Now that Hillary is running for president, I'm really confused about women.

Women have confused me since I was a kid. As the only boy, with five sisters, I learned early on that the female sex is impossible for a fellow to comprehend.

No matter what I did, my sisters were agitated with me. They said I hogged all the dessert, that I messed up the house and that I never replaced the toilet paper roll (which, I'm told, needs to be changed now and then).

My father had it worse. At least once a week he'd say something that would set one of my sisters off. As doors slammed and the house shook, he'd tell my mother, "But all I did was ask her if she wanted more carrots."

The feminist movement made relations between men and women all the more confusing.

I was taught to hold the car door open for a woman, but many women are offended by such a gesture now; they say it is patronizing. The only thing more offensive, apparently, is not to offer to hold the car door open.

Women are easily offended at dinner, too. After the meal is complete, they're angered if you don't let them split the check. But no sooner do you ask them to split the check than they complain you must not like them very much.

Befuddlement with the female sex is something that burdens every man. It is why bars were invented. We go to bars to commiserate with other men about our inability to comprehend what women want.

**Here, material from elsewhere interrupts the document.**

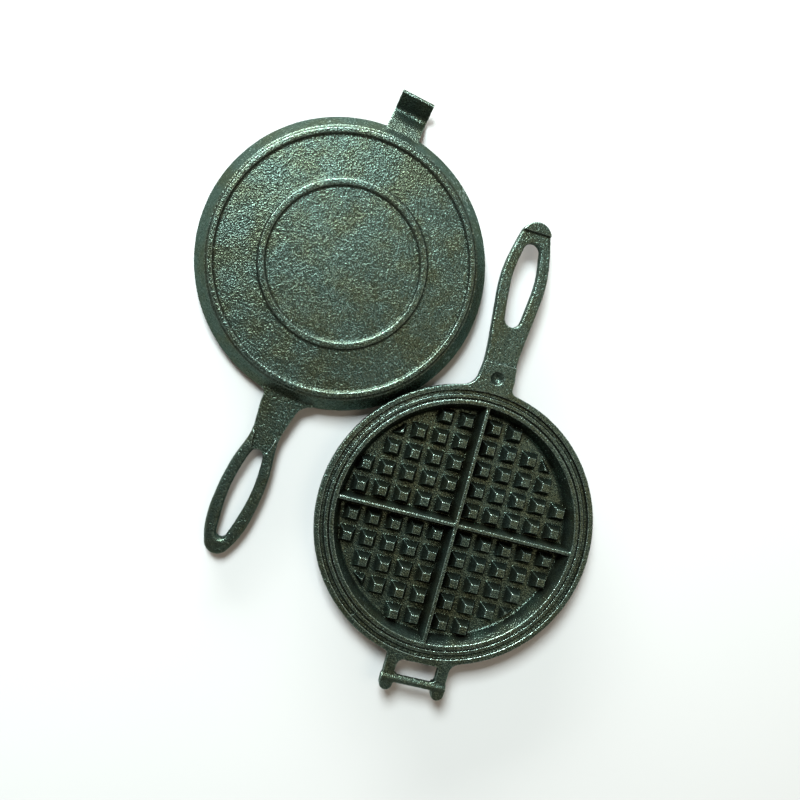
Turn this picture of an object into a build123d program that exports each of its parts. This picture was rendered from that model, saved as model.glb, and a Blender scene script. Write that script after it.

And now our befuddlement has made its way to the presidential election.

As it goes, Hillary got clobbered in the last debate. She stood on so many sides of the issues, she sprained her ankles. Her answers to moderator Tim Russert's questions were so evasive, her male competitors finally had an opportunity to pounce.

But rather than take the pouncing like a man, Hillary responded like an offended teen girl. Her campaign portrayed her as a victim -- they said the meany men piled up on her. Her husband, angered by the treatment of his little lady, said she was swift-boated.

Which begs the unfortunate question: What does a woman running for president really want?

Does she want to be measured solely by her skills as a leader and debater or does she want our sympathy every time things go wrong?

Does she want to win because her ideas and vision offer the best solutions for America or does she hope to make her way to the presidency by stoking the emotions and ire of her female supporters?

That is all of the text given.